The Payment of Wages Act, 1936 permits deductions for absence from duty. A late arrival is,

technically, an absence during that period of lateness. But the law is equally clear that the deduction

must be proportionate to the actual time of absence, computed on a transparent formula, reflected

clearly on the pay slip, and authorised by an instrument that has legal standing — typically,

certified Standing Orders under the Industrial Employment (Standing Orders) Act, 1946.
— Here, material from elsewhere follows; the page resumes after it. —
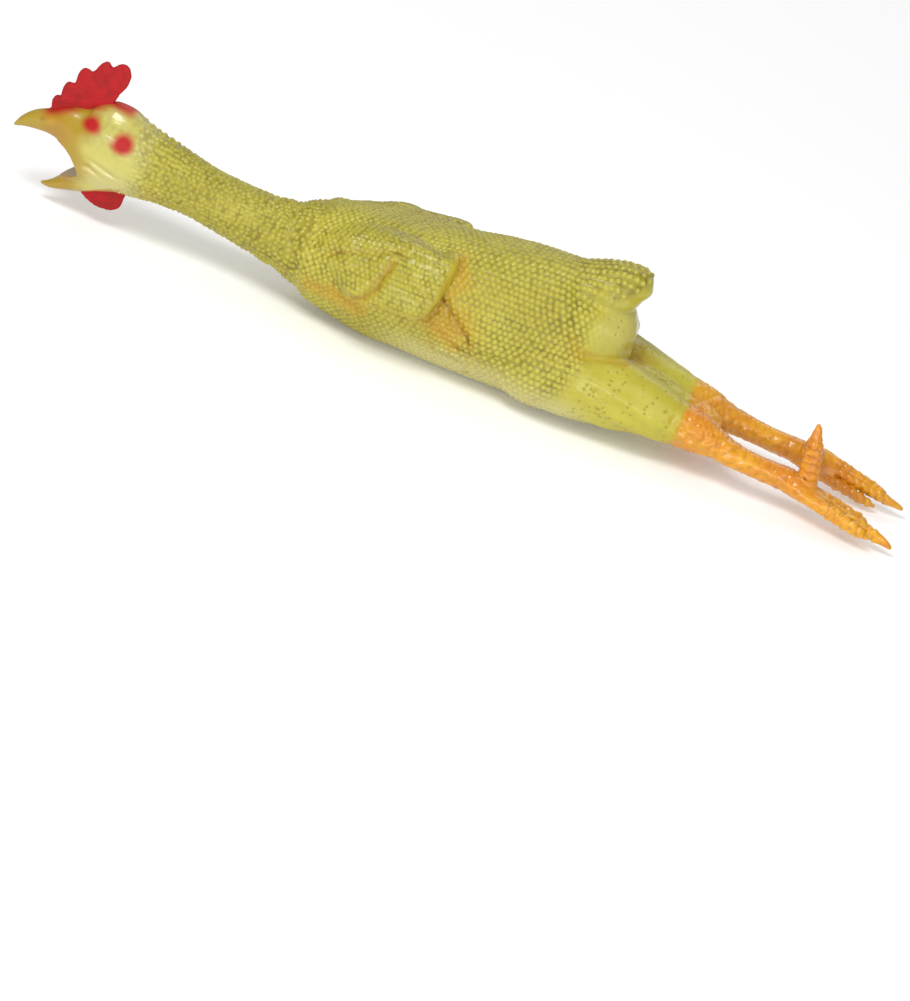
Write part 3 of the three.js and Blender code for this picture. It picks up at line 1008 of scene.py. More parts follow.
# ---------------------------------------------------------------------------------------------
# The moulding: one latex skin from beak to toes
# ---------------------------------------------------------------------------------------------

class Side(Enum):
    """The chicken's left and right."""

    LEFT = -1
    RIGHT = 1

    @property
    def word(self) -> str:
        """The side as it stands in names."""
        return self.name.lower()


@dataclass
class Foot:
    """A foot's own directions, turned inwards by its roll."""

    side: Side
    roll: float
    ankle: Place = (488, 21.6, 18.7)
    reach: tuple[float, ...] = (56, 72, 56)
    root: tuple[float, ...] = (-6, 0, 6)
    tip: tuple[float, ...] = (-7.6, 0, 7.6)
    knuckles: float = 19
    back_along: float = 14
    back_lean: float = 7.3
    back_rise: float = 41
    outwards: Array = field(init=False)
    upwards: Array = field(init=False)
    middle: Array = field(init=False)

    def __post_init__(self) -> None:
        """Works out the directions."""
        turn, side = math.radians(self.roll), self.side.value
        self.outwards = np.array([0, side * math.cos(turn), math.sin(turn)])
        self.upwards = np.array([0, -side * math.sin(turn), math.cos(turn)])
        self.middle = np.array([self.ankle[0], side * self.ankle[1], self.ankle[2]])

    def at(self, along: float, out: float, up: float) -> Array:
        """A place measured along the foot, outwards and upwards."""
        drift = np.array([1, self.side.value * 0.087, -0.173])
        return self.middle + drift * along + self.outwards * out + self.upwards * up

    def ring(self, along: float, out: float, up: float, *sizes: float) -> list[float]:
        """A ring of a loft along the foot."""
        return [*self.at(along, out, up), *sizes]

    def palm(self) -> Shell:
        """The flat of the foot.

        Returns:
            Its shell.
        """
        rows = [self.ring(-4, 0, 0, 6.6, 6.6), self.ring(4, 0, 0.2, 7.6, 7), self.ring(12, 0, 0.3, 8.8, 6.8),
                self.ring(19, 0, 0, 9.6, 5.6), self.ring(27, 0, 0, 8.2, 4.4)]
        return loft(rows, sides=28, steps=5, up=self.upwards)

    def toe(self, number: int) -> Shell:
        """A front toe with its claw: 0 is the inner one.

        Args:
            number: 0 for the inner toe, 1 for the middle one and 2 for the outer one.

        Returns:
            Its shell.
        """
        reach, root, tip = self.reach[number], self.root[number], self.tip[number]
        rows = []
        for share, up, wide, high in ((0, 0, 3, 4.4), (0.28, 0.3, 2.9, 4.3), (0.55, 0.2, 2.7, 4),
                                      (0.78, 0.1, 2.7, 3.6), (0.88, 0, 2.1, 2.8), (0.95, -0.5, 1.6, 1.9),
                                      (1, -1.2, 0.8, 0.9)):
            along = self.knuckles + (reach - self.knuckles) * share
            rows.append(self.ring(along, root + (tip - root) * share, up, wide, high))
        return loft(rows, sides=20, steps=5, up=self.upwards)

    def back_spot(self, share: float) -> Array:
        """A place up the back toe, from the foot's middle to its tip."""
        return self.at(self.back_along - self.back_lean * share, 0, self.back_rise * share)

    @property
    def back_way(self) -> Array:
        """The direction up the back toe."""
        way = self.back_spot(1) - self.back_spot(0)
        return way / np.linalg.norm(way)

    def up_back_toe(self, points: Array) -> tuple[Array, Array]:
        """How far up the back toe each point is, and how far from the toe's middle line.

        Args:
            points: Points, one to a row.

        Returns:
            The height and the distance of each point, in millimetres.
        """
        way, toe = self.back_way, points - self.back_spot(0)
        rise = toe @ way
        return rise, np.linalg.norm(toe - rise[:, None] * way, axis=1)

    def back_toe(self) -> Shell:
        """The back toe, which stands up from the foot.

        Returns:
            Its shell.
        """
        rows = [[*self.back_spot(share), wide, deep] for share, wide, deep in (
            (0.05, 4.6, 6.6), (0.28, 4.4, 5.8), (0.5, 4, 5), (0.7, 3.5, 4.2), (0.82, 2.8, 3.3),
            (0.91, 2.1, 2.4), (0.97, 1.5, 1.7), (1, 0.9, 1))]
        return loft(rows, sides=20, steps=5, up=(1, 0, 0))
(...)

The widespread practice of half-day salary cuts for brief late arrivals is, in the majority of cases,

legally unsupported. It survives not because it is lawful but because workers — fearful of losing

their jobs, unaware of the remedy available to them, or simply calculating that the fight is not

worth the cost — do not contest it.

Courts have shown, repeatedly, that they will enforce the proportionality principle. The SBI

Officers case from Delhi, the Bombay High Court’s ruling in Hindustan Lever, and the unreported

but consequential decisions of Payment of Wages Authorities across Maharashtra, Uttar Pradesh,

and Karnataka all point in the same direction: the employer’s power to deduct is real but it is not

unlimited, and it is not unregulated.

For employers, the lesson is straightforward: get your Standing Orders certified, display them

prominently, communicate them in the languages your workers understand, and apply them

consistently. For employees, the lesson is equally straightforward: your wages are a legal right,

not a favour. A deduction that is not authorised by law is not a deduction — it is an unlawful

withholding of wages, and the law provides both a remedy and compensation.

As the Supreme Court of India observed in Rajasthan SRTC v. Mohar Singh (2008) 5 SCC 181,

the Payment of Wages Act is a beneficial legislation that must be construed liberally in favour of

the wage-earner. Sixteen minutes of tardiness should not cost an employee four hours of wages.

The law, properly understood, agrees.